Pontianak (Antara Kalbar) - Direktur Pusat Studi Kebijakan Publik (Puskepi) Sofyano Zakaria menyatakan, kebijakan atau persoalan menaikkan elpiji 12 kilogram merupakan kewenangan PT Pertamina (Persero), karena elpiji bukanlah barang bersubsidi.

"Karena elpiji 12 kilogram bukanlah barang bersubsidi, sehingga pemerintah harusnya tidak boleh mengintervensi Pertamina dengan melarang BUMN energi ini menyesuaikan atau menaikkan harga jual elpiji 12 kilogram," kata Sofyano Zakaria dalam keterangan tertulis yang diterima di Pontianak, Minggu.

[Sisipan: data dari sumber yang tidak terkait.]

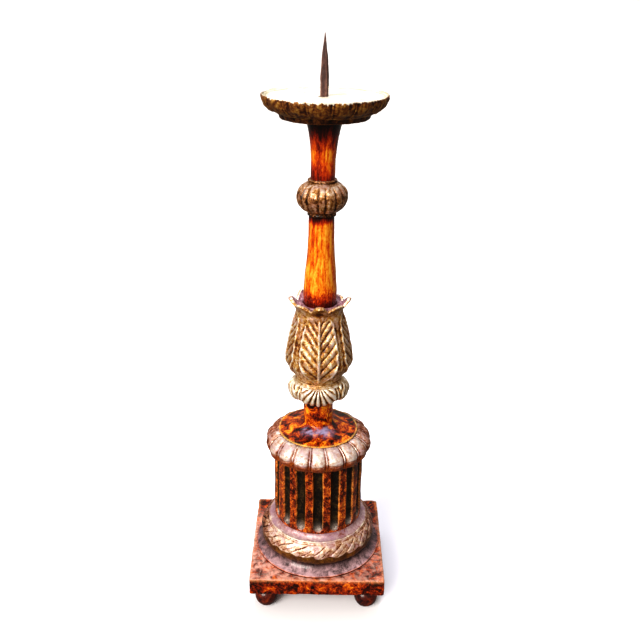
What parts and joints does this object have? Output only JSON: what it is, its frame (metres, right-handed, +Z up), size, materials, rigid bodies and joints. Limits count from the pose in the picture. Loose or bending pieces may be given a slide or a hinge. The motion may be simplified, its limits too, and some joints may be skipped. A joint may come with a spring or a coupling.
{
  "type": "altar candlestick",
  "caption": "Tall carved wooden altar candlestick with a fluted drum base on a square plinth, a leaf calyx, a round drip pan and an iron pricket spike.",
  "frame": {"origin": "on the surface that the feet stand on, under the column's axis", "axes": "+Z up along the column, +X to the right and +Y to the back, parallel to the plinth's sides"},
  "size_m": [0.162, 0.162, 0.662],
  "materials": {
    "forged_iron": "hand-forged iron, rusted dark brown",
    "pan_gesso": "carved wood, worn to pale gesso and silver leaf, with wax stains",
    "red_lacquer": "turned wood under glossy orange-red tinted varnish, darker at its ends",
    "tortoiseshell_lacquer": "wood under glossy tortoiseshell varnish, mottled orange, red and dark brown",
    "dark_lacquer": "wood under dark brown glossy varnish with a purple cast",
    "worn_gilding": "carved wood, water-gilded over red-brown bole and worn on the high places",
    "silver_gilding": "carved wood, silver-gilt, worn, with brown varnish left in the grooves",
    "bare_wood": "bare turned softwood dowel, glued"
  },
  "bodies": {
    "root": {"pricket_spike": "forged_iron", "drip_pan": "pan_gesso", "upper_shaft": "red_lacquer", "melon_knop": "worn_gilding", "middle_shaft": "red_lacquer", "leaf_calyx": "worn_gilding", "leaf_collar": "worn_gilding", "cap_dome": "tortoiseshell_lacquer", "gadroon_ring": "silver_gilding", "fluted_drum": "tortoiseshell_lacquer", "drum_foot_ring": "silver_gilding", "leaf_torus": "worn_gilding", "cavetto_disc": "dark_lacquer", "plinth": "tortoiseshell_lacquer", "ball_foot_front_left": "dark_lacquer", "ball_foot_front_right": "dark_lacquer", "ball_foot_back_left": "dark_lacquer", "ball_foot_back_right": "dark_lacquer", "foot_dowel_front_left": "bare_wood", "foot_dowel_front_right": "bare_wood", "foot_dowel_back_left": "bare_wood", "foot_dowel_back_right": "bare_wood", "base_dowel": "bare_wood", "drum_dowel": "bare_wood", "neck_dowel": "bare_wood", "stem_dowel": "bare_wood", "knop_dowel": "bare_wood"}
  },
  "joints": []
}
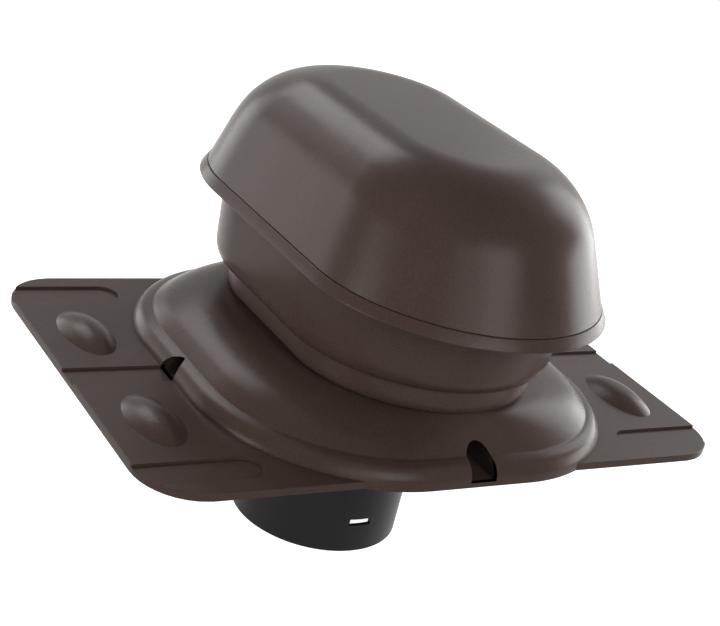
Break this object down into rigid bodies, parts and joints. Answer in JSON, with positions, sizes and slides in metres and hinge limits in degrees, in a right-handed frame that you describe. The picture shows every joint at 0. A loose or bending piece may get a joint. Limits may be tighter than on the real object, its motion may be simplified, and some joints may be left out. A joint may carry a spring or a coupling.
{
  "type": "roof vent",
  "caption": "Roof vent with a flat flashing plate, domed base, oval collar and hood, and a round duct spigot below.",
  "frame": {"origin": "where the duct's axis crosses the underside of the flashing plate", "axes": "+Z square to the plate and away from the roof, +X along the plate's long side, +Y up the roof slope"},
  "size_m": [0.394, 0.313, 0.2777],
  "materials": {
    "hood_plastic": "fine-grained matte dark brown",
    "duct_plastic": "satin black",
    "seal_rubber": "matt black",
    "screw_steel": "plain"
  },
  "bodies": {
    "root": {"base_flashing": "hood_plastic", "duct_adapter": "duct_plastic", "throat_seal": "seal_rubber", "adapter_screws": "screw_steel", "collar": "hood_plastic", "collar_screws": "screw_steel", "insect_grille": "duct_plastic", "hood_carrier": "duct_plastic", "hood_screws": "screw_steel", "hood_rim": "hood_plastic", "hood_shell": "hood_plastic"}
  },
  "joints": []
}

Sofyano menjelaskan, elpiji 12 kilogram bukanlah barang bersubsidi, karena elpiji itu adalah produk bebas yang jual belinya bisa mengikuti mekanisme pasar maka otomatis pemerintah tidak bisa melarang Pertamina menaikkan harganya.

Penyesuaian harga elpiji 12 kilogram pada dasarnya tindakan korporasi mengingat Pertamina sebuah PT Persero dan elpiji 12 kilogram tidak ditetapkan pemerintah sebagai elpiji bersubsidi, maka penyesuaian harga jualnya murni aksi korporasi yang pada hakekatnya tidak memerlukan izin pemerintah, sepanjang penyesuaiannya tersebut telah ditetapkan dan disetujui oleh RUPS Pertamina.

Apalagi Rapat Umum Pemegang Saham (RUPS) Pertamina juga termasuk menteri BUMN, sehingga apabila penyesuaian harga sudah disetujui RUPS, berarti pemerintah telah setuju untuk dilakukannya penyesuaian harga jual, termasuk menaikkan atau menurunkan harga jual elpiji, katanya.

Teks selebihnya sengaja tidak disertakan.